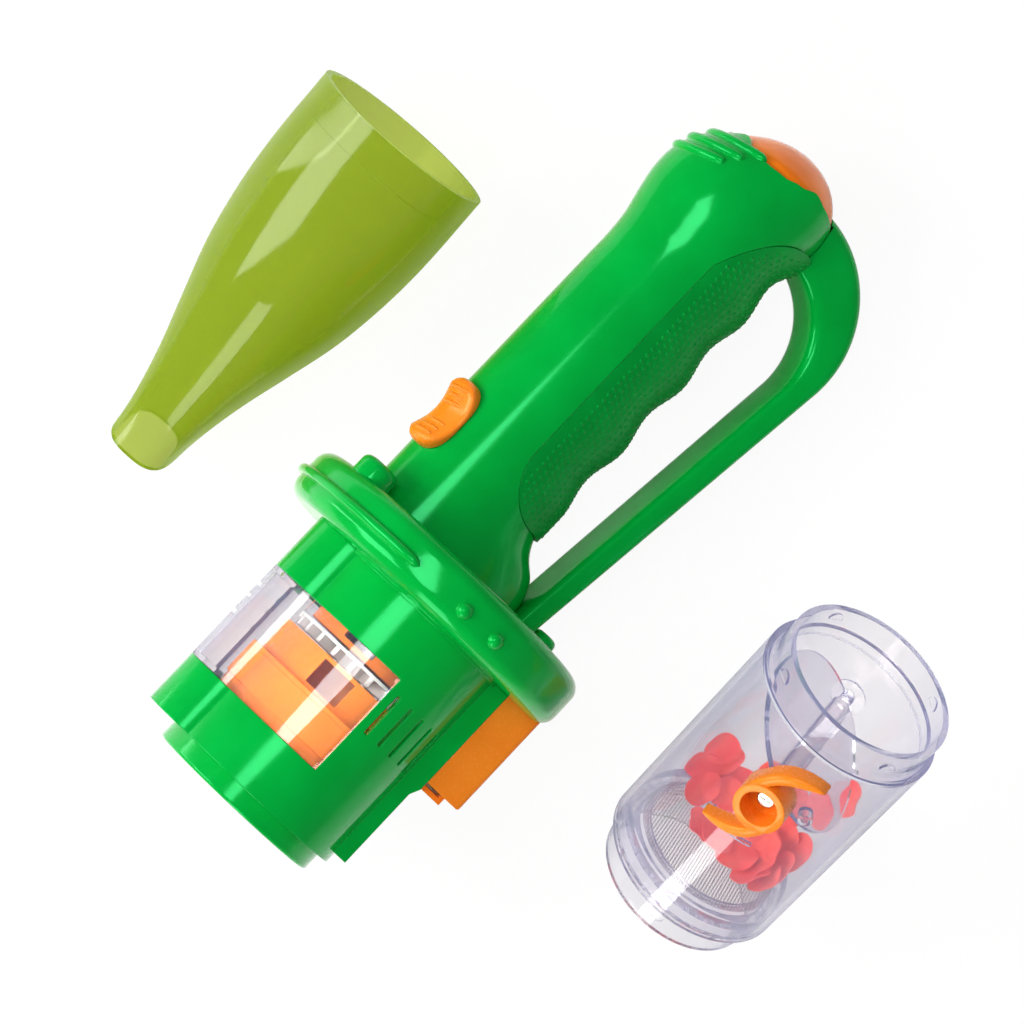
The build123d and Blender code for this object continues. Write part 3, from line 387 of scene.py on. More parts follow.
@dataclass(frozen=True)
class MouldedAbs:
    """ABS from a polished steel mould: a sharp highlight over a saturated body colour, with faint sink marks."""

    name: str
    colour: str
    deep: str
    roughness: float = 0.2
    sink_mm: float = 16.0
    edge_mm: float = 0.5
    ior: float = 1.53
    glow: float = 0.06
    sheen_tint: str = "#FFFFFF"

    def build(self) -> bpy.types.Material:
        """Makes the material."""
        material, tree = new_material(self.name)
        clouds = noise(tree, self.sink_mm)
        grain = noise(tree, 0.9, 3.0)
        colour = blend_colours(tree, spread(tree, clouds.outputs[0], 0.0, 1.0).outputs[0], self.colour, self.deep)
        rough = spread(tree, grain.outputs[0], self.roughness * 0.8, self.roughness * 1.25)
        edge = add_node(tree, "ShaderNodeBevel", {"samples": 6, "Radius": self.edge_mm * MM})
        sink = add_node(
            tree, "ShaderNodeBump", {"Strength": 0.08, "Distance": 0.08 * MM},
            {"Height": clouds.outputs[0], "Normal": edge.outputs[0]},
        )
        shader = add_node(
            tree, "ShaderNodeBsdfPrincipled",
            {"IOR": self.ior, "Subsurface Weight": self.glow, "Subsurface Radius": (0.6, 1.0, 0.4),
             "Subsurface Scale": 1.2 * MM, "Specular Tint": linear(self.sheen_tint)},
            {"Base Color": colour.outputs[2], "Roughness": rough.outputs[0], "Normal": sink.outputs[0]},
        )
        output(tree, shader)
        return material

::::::

- [Exercise prompt] Return each line that includes "from".

- [Output for this task]
The build123d and Blender code for this object continues. Write part 3, from line 387 of scene.py on. More parts follow.
    """ABS from a polished steel mould: a sharp highlight over a saturated body colour, with faint sink marks."""